> **Given exercise**:
Output the lines that follow exactly as they are.

BEGIN Supplied information

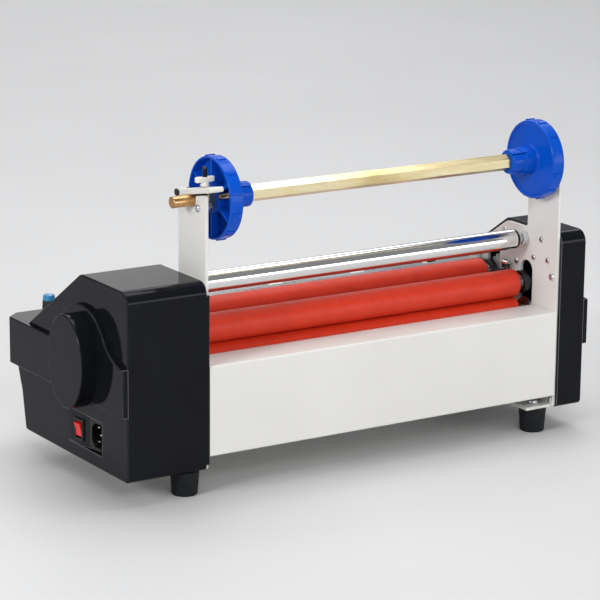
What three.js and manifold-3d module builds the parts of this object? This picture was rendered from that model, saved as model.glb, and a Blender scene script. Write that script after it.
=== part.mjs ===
// A desktop roll laminator: two steel side plates carry four silicone rollers, an idler roller and
// a supply bar with two core chucks. Plastic covers close the sides, a motor inside the left cover
// drives the lower rollers, and two spring-loaded arms press the upper rollers down.
// Units are millimetres. +X runs along the rollers, -Y is the delivery side, +Z is up.
import * as THREE from "three";
import { mergeVertices } from "three/addons/utils/BufferGeometryUtils.js";
import Module from "manifold-3d";

const wasm = await Module();
wasm.setup();

// ---------------------------------------------------------------- driving dimensions

const gap = 0.3; // clearance between pieces that seat on each other
const innerWidth = 402; // between the inner faces of the side plates
const plateThickness = 3;
const bodyHeight = 180; // underside of the covers to the top of the hood
const footHeight = 24;
const leftCoverWidth = 83.7;
const rightCoverWidth = 30.7;
const coverWall = 2.5;
const bandDepth = 5; // the raised band on the outer faces of the covers
const lipBottomZ = 5; // the lip that hides the front edge of the left side plate
const drumDepth = 17; // the round boss, measured from the band
const drumRadius = 45; // half the height of the oval drum
const drumNarrowing = 0.74; // its width along Y over its height

const noseY = 243; // rearmost face of the covers
const noseTopZ = 109;
const noseTipZ = 76;
const noseUnderZ = 62;
const hoodFlatEndY = 89.5;
const hoodFootY = 197.5; // where the slope of the hood meets the top of the nose
const plateRearY = 189;
const uprightRearY = 53;
const uprightTopZ = 261;
const flangeWidth = 30;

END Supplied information

> **Result**:
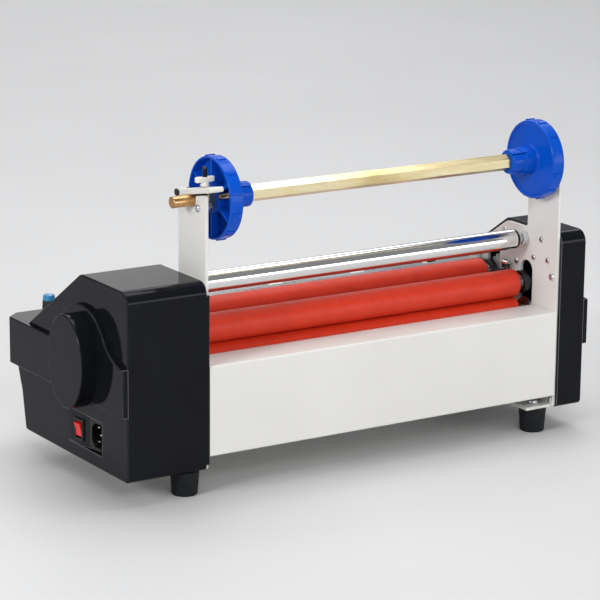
What three.js and manifold-3d module builds the parts of this object? This picture was rendered from that model, saved as model.glb, and a Blender scene script. Write that script after it.
=== part.mjs ===
// A desktop roll laminator: two steel side plates carry four silicone rollers, an idler roller and
// a supply bar with two core chucks. Plastic covers close the sides, a motor inside the left cover
// drives the lower rollers, and two spring-loaded arms press the upper rollers down.
// Units are millimetres. +X runs along the rollers, -Y is the delivery side, +Z is up.
import * as THREE from "three";
import { mergeVertices } from "three/addons/utils/BufferGeometryUtils.js";
import Module from "manifold-3d";

const wasm = await Module();
wasm.setup();

// ---------------------------------------------------------------- driving dimensions

const gap = 0.3; // clearance between pieces that seat on each other
const innerWidth = 402; // between the inner faces of the side plates
const plateThickness = 3;
const bodyHeight = 180; // underside of the covers to the top of the hood
const footHeight = 24;
const leftCoverWidth = 83.7;
const rightCoverWidth = 30.7;
const coverWall = 2.5;
const bandDepth = 5; // the raised band on the outer faces of the covers
const lipBottomZ = 5; // the lip that hides the front edge of the left side plate
const drumDepth = 17; // the round boss, measured from the band
const drumRadius = 45; // half the height of the oval drum
const drumNarrowing = 0.74; // its width along Y over its height

const noseY = 243; // rearmost face of the covers
const noseTopZ = 109;
const noseTipZ = 76;
const noseUnderZ = 62;
const hoodFlatEndY = 89.5;
const hoodFootY = 197.5; // where the slope of the hood meets the top of the nose
const plateRearY = 189;
const uprightRearY = 53;
const uprightTopZ = 261;
const flangeWidth = 30;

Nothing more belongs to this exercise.